___ Supplied information ___
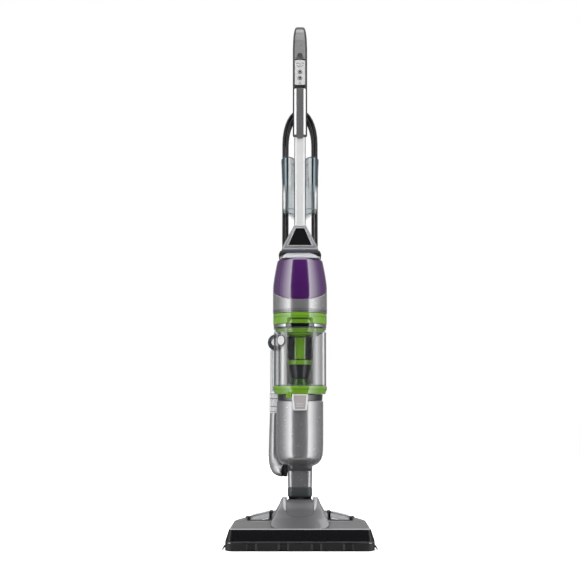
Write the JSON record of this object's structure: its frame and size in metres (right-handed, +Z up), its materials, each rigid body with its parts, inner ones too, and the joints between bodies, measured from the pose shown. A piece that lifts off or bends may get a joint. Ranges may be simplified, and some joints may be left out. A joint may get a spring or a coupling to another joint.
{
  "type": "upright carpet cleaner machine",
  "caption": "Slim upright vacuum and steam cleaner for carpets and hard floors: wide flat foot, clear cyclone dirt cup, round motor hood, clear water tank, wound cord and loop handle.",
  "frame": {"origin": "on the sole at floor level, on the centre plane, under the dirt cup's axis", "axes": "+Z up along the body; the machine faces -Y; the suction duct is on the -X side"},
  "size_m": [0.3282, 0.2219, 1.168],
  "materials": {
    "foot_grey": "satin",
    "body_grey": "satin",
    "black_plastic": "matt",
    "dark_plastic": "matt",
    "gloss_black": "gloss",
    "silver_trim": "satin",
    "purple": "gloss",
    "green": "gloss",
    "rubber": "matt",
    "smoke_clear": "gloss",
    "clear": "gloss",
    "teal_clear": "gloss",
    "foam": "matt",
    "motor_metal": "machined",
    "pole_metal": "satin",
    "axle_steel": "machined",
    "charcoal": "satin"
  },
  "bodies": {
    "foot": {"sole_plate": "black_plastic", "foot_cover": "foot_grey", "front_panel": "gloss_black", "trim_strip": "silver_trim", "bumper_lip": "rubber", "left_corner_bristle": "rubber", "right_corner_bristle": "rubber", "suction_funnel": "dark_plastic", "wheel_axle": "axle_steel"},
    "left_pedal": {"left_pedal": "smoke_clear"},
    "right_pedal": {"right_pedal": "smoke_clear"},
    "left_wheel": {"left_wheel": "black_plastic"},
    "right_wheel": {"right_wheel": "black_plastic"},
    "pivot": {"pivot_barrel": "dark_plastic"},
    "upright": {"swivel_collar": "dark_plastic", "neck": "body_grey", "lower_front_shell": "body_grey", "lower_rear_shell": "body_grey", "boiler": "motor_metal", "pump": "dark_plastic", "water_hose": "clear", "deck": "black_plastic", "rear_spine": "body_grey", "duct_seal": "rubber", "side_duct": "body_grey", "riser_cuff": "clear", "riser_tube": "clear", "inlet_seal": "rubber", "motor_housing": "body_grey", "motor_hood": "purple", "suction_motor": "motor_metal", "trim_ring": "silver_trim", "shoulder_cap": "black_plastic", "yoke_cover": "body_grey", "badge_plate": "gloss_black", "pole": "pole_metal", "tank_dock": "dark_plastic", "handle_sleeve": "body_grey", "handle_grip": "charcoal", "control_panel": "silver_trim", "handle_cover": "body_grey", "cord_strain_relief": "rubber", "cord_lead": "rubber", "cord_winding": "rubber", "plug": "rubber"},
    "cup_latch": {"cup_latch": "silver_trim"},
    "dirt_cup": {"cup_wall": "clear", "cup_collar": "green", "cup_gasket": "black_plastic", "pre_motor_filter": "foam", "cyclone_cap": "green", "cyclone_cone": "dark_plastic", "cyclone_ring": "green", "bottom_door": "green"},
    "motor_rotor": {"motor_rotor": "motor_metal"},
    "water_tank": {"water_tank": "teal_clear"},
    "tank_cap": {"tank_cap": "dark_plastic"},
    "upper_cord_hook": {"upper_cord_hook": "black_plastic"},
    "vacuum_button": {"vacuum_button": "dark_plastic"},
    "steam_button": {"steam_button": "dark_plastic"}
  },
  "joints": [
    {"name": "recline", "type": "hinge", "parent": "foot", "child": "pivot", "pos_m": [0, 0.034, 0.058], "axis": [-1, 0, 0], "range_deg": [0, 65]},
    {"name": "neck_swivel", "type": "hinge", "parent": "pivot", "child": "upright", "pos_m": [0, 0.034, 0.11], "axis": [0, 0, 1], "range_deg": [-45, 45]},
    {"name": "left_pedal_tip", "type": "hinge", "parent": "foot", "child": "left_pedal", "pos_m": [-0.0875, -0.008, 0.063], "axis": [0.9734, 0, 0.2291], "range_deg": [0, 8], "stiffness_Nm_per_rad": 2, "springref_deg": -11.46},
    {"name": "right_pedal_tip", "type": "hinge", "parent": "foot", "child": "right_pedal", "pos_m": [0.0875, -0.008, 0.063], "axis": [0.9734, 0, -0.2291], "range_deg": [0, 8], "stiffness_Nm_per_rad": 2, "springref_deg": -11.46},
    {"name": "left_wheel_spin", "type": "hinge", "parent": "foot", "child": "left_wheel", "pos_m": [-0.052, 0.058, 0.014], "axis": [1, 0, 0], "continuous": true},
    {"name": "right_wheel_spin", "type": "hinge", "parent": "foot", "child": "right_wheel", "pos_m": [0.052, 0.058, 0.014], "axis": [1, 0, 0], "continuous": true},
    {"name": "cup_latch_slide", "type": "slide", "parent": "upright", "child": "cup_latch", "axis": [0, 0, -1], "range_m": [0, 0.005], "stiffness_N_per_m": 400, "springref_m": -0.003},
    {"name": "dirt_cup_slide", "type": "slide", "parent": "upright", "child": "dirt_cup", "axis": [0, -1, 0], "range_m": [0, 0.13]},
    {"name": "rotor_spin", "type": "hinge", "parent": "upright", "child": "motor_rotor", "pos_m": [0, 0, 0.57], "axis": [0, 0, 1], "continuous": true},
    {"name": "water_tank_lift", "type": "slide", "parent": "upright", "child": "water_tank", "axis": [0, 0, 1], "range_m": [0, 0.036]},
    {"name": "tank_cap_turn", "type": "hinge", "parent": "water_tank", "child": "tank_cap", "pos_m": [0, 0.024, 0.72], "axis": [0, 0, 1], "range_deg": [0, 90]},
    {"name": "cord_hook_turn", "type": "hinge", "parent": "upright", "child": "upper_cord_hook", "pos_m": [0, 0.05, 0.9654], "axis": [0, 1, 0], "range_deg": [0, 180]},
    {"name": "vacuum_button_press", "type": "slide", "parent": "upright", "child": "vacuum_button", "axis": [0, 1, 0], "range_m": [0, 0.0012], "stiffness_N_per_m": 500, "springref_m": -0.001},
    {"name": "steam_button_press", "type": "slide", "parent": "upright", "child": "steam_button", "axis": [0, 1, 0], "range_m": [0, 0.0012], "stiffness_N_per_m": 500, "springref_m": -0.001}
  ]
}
___
* _Problem to work on_
Reproduce the material precisely, including every line.

* _Correct output_
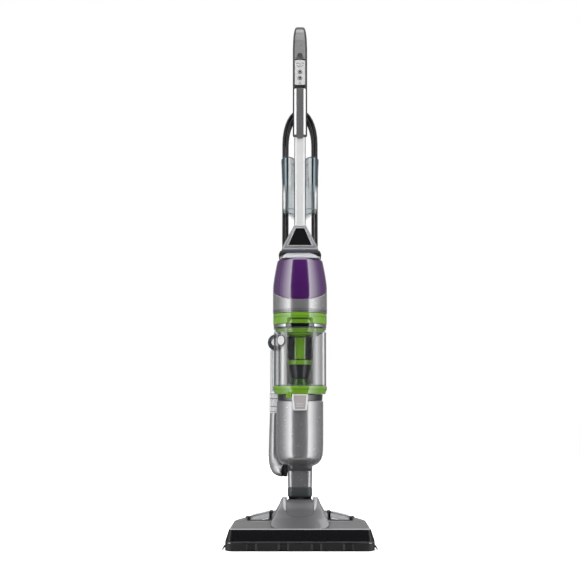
Write the JSON record of this object's structure: its frame and size in metres (right-handed, +Z up), its materials, each rigid body with its parts, inner ones too, and the joints between bodies, measured from the pose shown. A piece that lifts off or bends may get a joint. Ranges may be simplified, and some joints may be left out. A joint may get a spring or a coupling to another joint.
{
  "type": "upright carpet cleaner machine",
  "caption": "Slim upright vacuum and steam cleaner for carpets and hard floors: wide flat foot, clear cyclone dirt cup, round motor hood, clear water tank, wound cord and loop handle.",
  "frame": {"origin": "on the sole at floor level, on the centre plane, under the dirt cup's axis", "axes": "+Z up along the body; the machine faces -Y; the suction duct is on the -X side"},
  "size_m": [0.3282, 0.2219, 1.168],
  "materials": {
    "foot_grey": "satin",
    "body_grey": "satin",
    "black_plastic": "matt",
    "dark_plastic": "matt",
    "gloss_black": "gloss",
    "silver_trim": "satin",
    "purple": "gloss",
    "green": "gloss",
    "rubber": "matt",
    "smoke_clear": "gloss",
    "clear": "gloss",
    "teal_clear": "gloss",
    "foam": "matt",
    "motor_metal": "machined",
    "pole_metal": "satin",
    "axle_steel": "machined",
    "charcoal": "satin"
  },
  "bodies": {
    "foot": {"sole_plate": "black_plastic", "foot_cover": "foot_grey", "front_panel": "gloss_black", "trim_strip": "silver_trim", "bumper_lip": "rubber", "left_corner_bristle": "rubber", "right_corner_bristle": "rubber", "suction_funnel": "dark_plastic", "wheel_axle": "axle_steel"},
    "left_pedal": {"left_pedal": "smoke_clear"},
    "right_pedal": {"right_pedal": "smoke_clear"},
    "left_wheel": {"left_wheel": "black_plastic"},
    "right_wheel": {"right_wheel": "black_plastic"},
    "pivot": {"pivot_barrel": "dark_plastic"},
    "upright": {"swivel_collar": "dark_plastic", "neck": "body_grey", "lower_front_shell": "body_grey", "lower_rear_shell": "body_grey", "boiler": "motor_metal", "pump": "dark_plastic", "water_hose": "clear", "deck": "black_plastic", "rear_spine": "body_grey", "duct_seal": "rubber", "side_duct": "body_grey", "riser_cuff": "clear", "riser_tube": "clear", "inlet_seal": "rubber", "motor_housing": "body_grey", "motor_hood": "purple", "suction_motor": "motor_metal", "trim_ring": "silver_trim", "shoulder_cap": "black_plastic", "yoke_cover": "body_grey", "badge_plate": "gloss_black", "pole": "pole_metal", "tank_dock": "dark_plastic", "handle_sleeve": "body_grey", "handle_grip": "charcoal", "control_panel": "silver_trim", "handle_cover": "body_grey", "cord_strain_relief": "rubber", "cord_lead": "rubber", "cord_winding": "rubber", "plug": "rubber"},
    "cup_latch": {"cup_latch": "silver_trim"},
    "dirt_cup": {"cup_wall": "clear", "cup_collar": "green", "cup_gasket": "black_plastic", "pre_motor_filter": "foam", "cyclone_cap": "green", "cyclone_cone": "dark_plastic", "cyclone_ring": "green", "bottom_door": "green"},
    "motor_rotor": {"motor_rotor": "motor_metal"},
    "water_tank": {"water_tank": "teal_clear"},
    "tank_cap": {"tank_cap": "dark_plastic"},
    "upper_cord_hook": {"upper_cord_hook": "black_plastic"},
    "vacuum_button": {"vacuum_button": "dark_plastic"},
    "steam_button": {"steam_button": "dark_plastic"}
  },
  "joints": [
    {"name": "recline", "type": "hinge", "parent": "foot", "child": "pivot", "pos_m": [0, 0.034, 0.058], "axis": [-1, 0, 0], "range_deg": [0, 65]},
    {"name": "neck_swivel", "type": "hinge", "parent": "pivot", "child": "upright", "pos_m": [0, 0.034, 0.11], "axis": [0, 0, 1], "range_deg": [-45, 45]},
    {"name": "left_pedal_tip", "type": "hinge", "parent": "foot", "child": "left_pedal", "pos_m": [-0.0875, -0.008, 0.063], "axis": [0.9734, 0, 0.2291], "range_deg": [0, 8], "stiffness_Nm_per_rad": 2, "springref_deg": -11.46},
    {"name": "right_pedal_tip", "type": "hinge", "parent": "foot", "child": "right_pedal", "pos_m": [0.0875, -0.008, 0.063], "axis": [0.9734, 0, -0.2291], "range_deg": [0, 8], "stiffness_Nm_per_rad": 2, "springref_deg": -11.46},
    {"name": "left_wheel_spin", "type": "hinge", "parent": "foot", "child": "left_wheel", "pos_m": [-0.052, 0.058, 0.014], "axis": [1, 0, 0], "continuous": true},
    {"name": "right_wheel_spin", "type": "hinge", "parent": "foot", "child": "right_wheel", "pos_m": [0.052, 0.058, 0.014], "axis": [1, 0, 0], "continuous": true},
    {"name": "cup_latch_slide", "type": "slide", "parent": "upright", "child": "cup_latch", "axis": [0, 0, -1], "range_m": [0, 0.005], "stiffness_N_per_m": 400, "springref_m": -0.003},
    {"name": "dirt_cup_slide", "type": "slide", "parent": "upright", "child": "dirt_cup", "axis": [0, -1, 0], "range_m": [0, 0.13]},
    {"name": "rotor_spin", "type": "hinge", "parent": "upright", "child": "motor_rotor", "pos_m": [0, 0, 0.57], "axis": [0, 0, 1], "continuous": true},
    {"name": "water_tank_lift", "type": "slide", "parent": "upright", "child": "water_tank", "axis": [0, 0, 1], "range_m": [0, 0.036]},
    {"name": "tank_cap_turn", "type": "hinge", "parent": "water_tank", "child": "tank_cap", "pos_m": [0, 0.024, 0.72], "axis": [0, 0, 1], "range_deg": [0, 90]},
    {"name": "cord_hook_turn", "type": "hinge", "parent": "upright", "child": "upper_cord_hook", "pos_m": [0, 0.05, 0.9654], "axis": [0, 1, 0], "range_deg": [0, 180]},
    {"name": "vacuum_button_press", "type": "slide", "parent": "upright", "child": "vacuum_button", "axis": [0, 1, 0], "range_m": [0, 0.0012], "stiffness_N_per_m": 500, "springref_m": -0.001},
    {"name": "steam_button_press", "type": "slide", "parent": "upright", "child": "steam_button", "axis": [0, 1, 0], "range_m": [0, 0.0012], "stiffness_N_per_m": 500, "springref_m": -0.001}
  ]
}